-- Begin DATA EXTRACT --

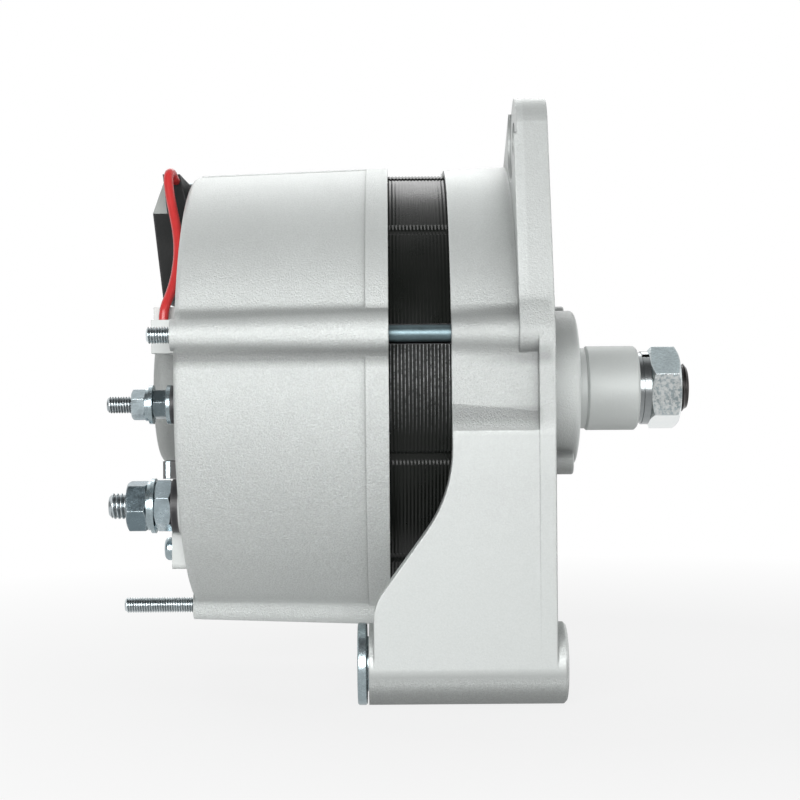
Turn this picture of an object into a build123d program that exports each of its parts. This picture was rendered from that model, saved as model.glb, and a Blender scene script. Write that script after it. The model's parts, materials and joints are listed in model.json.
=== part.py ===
from build123d import *
from math import cos, hypot, radians, sin, tan
import os

# A claw-pole alternator for a tractor or truck engine, in millimetres.
# X runs along the shaft, towards the pulley end, and is 0 where a pulley seats.
# Z is up. The side with the ear, the foot and the terminals faces -Y.
# Lengths called setback, depth or height are taken from the face that they name.
# A bare thread is drawn at its outside diameter and an engaged one at its pitch diameter.

# Shaft and what is clamped on its free end
shaft_r = 8.5
shaft_body_r = 10.0
shaft_tail_r = 7.5
shaft_tail_setback = 0.6
thread_r = 8.0
thread_pitch_r = 7.5
thread_chamfer = 0.9
thread_overhang = 3.1
spacer_r = 14.0
spacer_length = 17.3
spacer_chamfer = 0.8
plain_washer_r = 11.8
plain_washer_thickness = 1.6
spring_washer_r = 12.2
spring_washer_inner_r = 8.3
spring_washer_thickness = 2.3
spring_washer_gap = 2.0
spring_washer_turn = 120.0
pulley_nut_flats = 24.0
pulley_nut_thickness = 9.8
pulley_nut_turn = 41.3

# Bearings: a 17 x 47 x 14 at the pulley end and a 15 x 35 x 11 at the slip rings
front_bearing_r = 23.5
front_bearing_width = 14.0
rear_bearing_r = 17.5
rear_bearing_width = 11.0
race_share = 0.26
ball_share = 0.29
balls_per_bearing = 7
ball_clearance = 0.15
shield_recess = 0.7
shield_thickness = 0.8
shield_clearance = 0.3

# Front housing along the shaft
collar_r = 13.4
collar_clearance = 0.5
boss_setback = 3.4
boss_lip = 2.5
boss_r = 25.9
boss_rounding = 1.8
boss_step_r = 28.0
boss_step_height = 2.4
flange_setback = 16.6
front_wall = 6.2
front_skirt_length = 29.9
front_skirt_wall = 3.6
front_draft = 3.0
rim_overhang = 1.6
rim_thickness = 4.8
plate_margin = 0.3
edge_rounding = 0.8
overcut = 1.0

# Stator and rear housing along the shaft
stack_visible = 18.3
stack_seat = 4.1
stack_r = 70.3
stack_depth = 17.8
seat_clearance = 0.1
slots = 36
slot_width = 4.8
slot_mouth = 2.6
slot_depth = 8.6
slot_lip = 1.4
bar_clearance = 0.2
end_turn_length = 12.0
end_turn_margin = 2.0
end_turn_rounding_share = 1 / 3
seams = 12
seam_width = 4.0
seam_depth = 0.8
rear_depth = 63.0
rear_band_length = 6.8
rear_band_wall = 2.8
rear_band_step = 0.6
rear_draft = 2.0
rear_wall = 5.0
rear_rounding = 2.0
cavity_inset = 3.3
hub_r = 25.0
hub_height = 12.7
hub_rounding = 4.5
hub_floor = 2.6

# Through bolts
bolts = 4
bolt_outset = 0.8
bolt_turn = 167.0
bolt_r = 2.5
bolt_pitch_r = 2.25
bolt_engagement = 15.0
bare_thread_gap = 0.3
bolt_hole_clearance = 0.1
bolt_groove_clearance = 0.5
bolt_head_r = 4.2
bolt_head_height = 3.4
bolt_head_recess = 3.8
bolt_key_flats = 4.0
bolt_key_depth = 1.9
tip_chamfer_share = 0.2
bolt_tip = 7.6
long_bolt_tip = 23.0
rib_r = 6.7
rib_blend = 5.0
rib_end_height = 0.6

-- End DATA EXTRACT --

WHAT IS BEING ASKED: Check each line above for "from" and return the ones that have it.

WRITTEN ANSWER:
Turn this picture of an object into a build123d program that exports each of its parts. This picture was rendered from that model, saved as model.glb, and a Blender scene script. Write that script after it. The model's parts, materials and joints are listed in model.json.
from build123d import *
from math import cos, hypot, radians, sin, tan
# Lengths called setback, depth or height are taken from the face that they name.